Wednesday, March 07, 2018

"At some point, the sheer numbers of the dead become unmissable..." - A. Sullivan



I've been thinking about writing about the "Opioid Epidemic," but never around got to it, and then I came across Andrew Sullivan's article in NY Magazine. Definitive. Beautifully written. Masterful. You should read it. 

I guess, you can distill my thoughts on the subject down to Nancy Reagan's (no, really, not kidding!), quite ridiculous and pithy  slogan from the 80's: "Just Say No!"

Just like Oscar Wilde, I can "resist anything but temptation." I have learned that sometimes, (usually), the best policy when it comes to many, or probably, most intoxicants, is to just say NO! Nancy wasn't cool, but probably wasn't wrong either. When you pick your poison your poison also picks you!

Here's Sullivan: 

"To see this epidemic as simply a pharmaceutical or chemically addictive problem is to miss something: the despair that currently makes so many want to fly away. Opioids are just one of the ways Americans are trying to cope with an inhuman new world where everything is flat, where communication is virtual, and where those core elements of human happiness — faith, family, community — seem to elude so many. Until we resolve these deeper social, cultural, and psychological problems, until we discover a new meaning or reimagine our old religion or reinvent our way of life, the poppy will flourish.
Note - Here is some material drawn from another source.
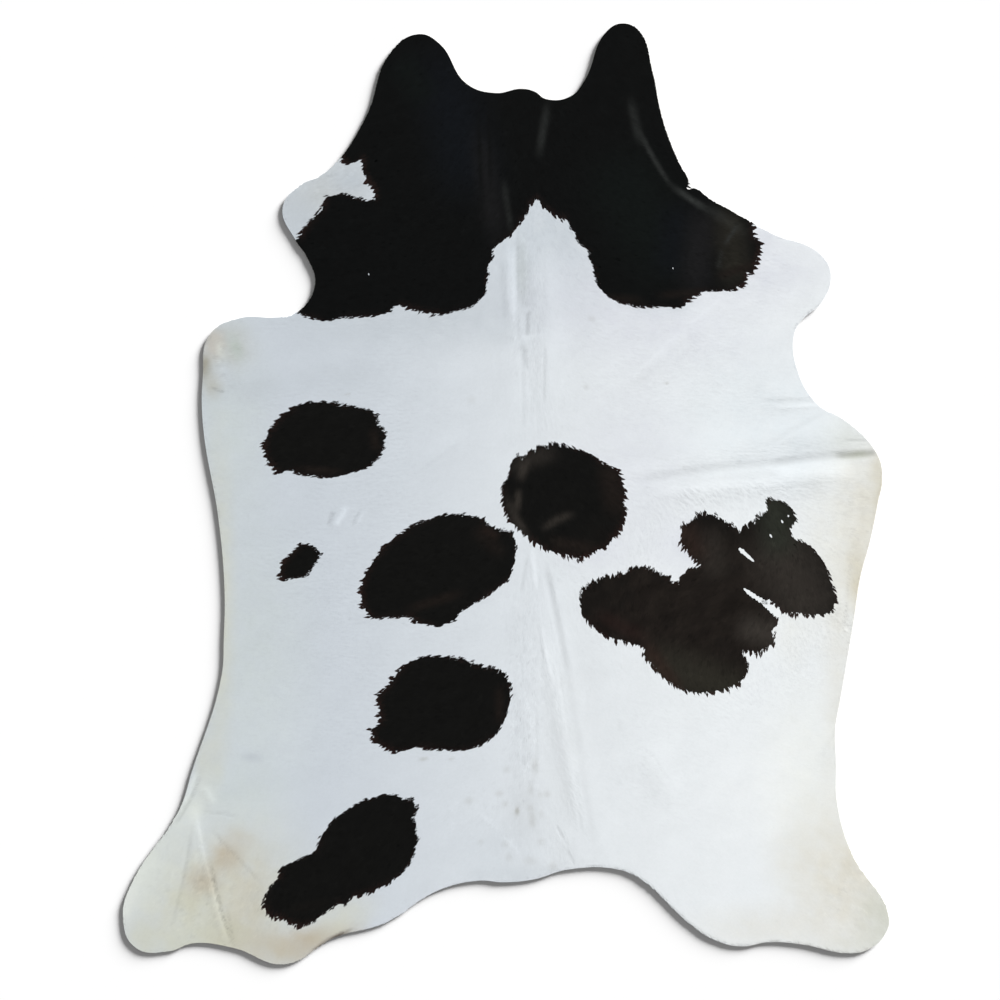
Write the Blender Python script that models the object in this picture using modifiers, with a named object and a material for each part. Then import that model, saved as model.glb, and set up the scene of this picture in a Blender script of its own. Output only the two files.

We have seen this story before — in America and elsewhere.
The allure of opiates’ joys are filling a hole in the human heart and soul today as they have since the dawn of civilization. But this time, the drugs are not merely laced with danger and addiction. In a way never experienced by humanity before, the pharmaceutically sophisticated and ever more intense bastard children of the sturdy little flower bring mass death in their wake. This time, they are agents of an eternal and enveloping darkness. And there is a long, long path ahead, and many more bodies to count, before we will see any light."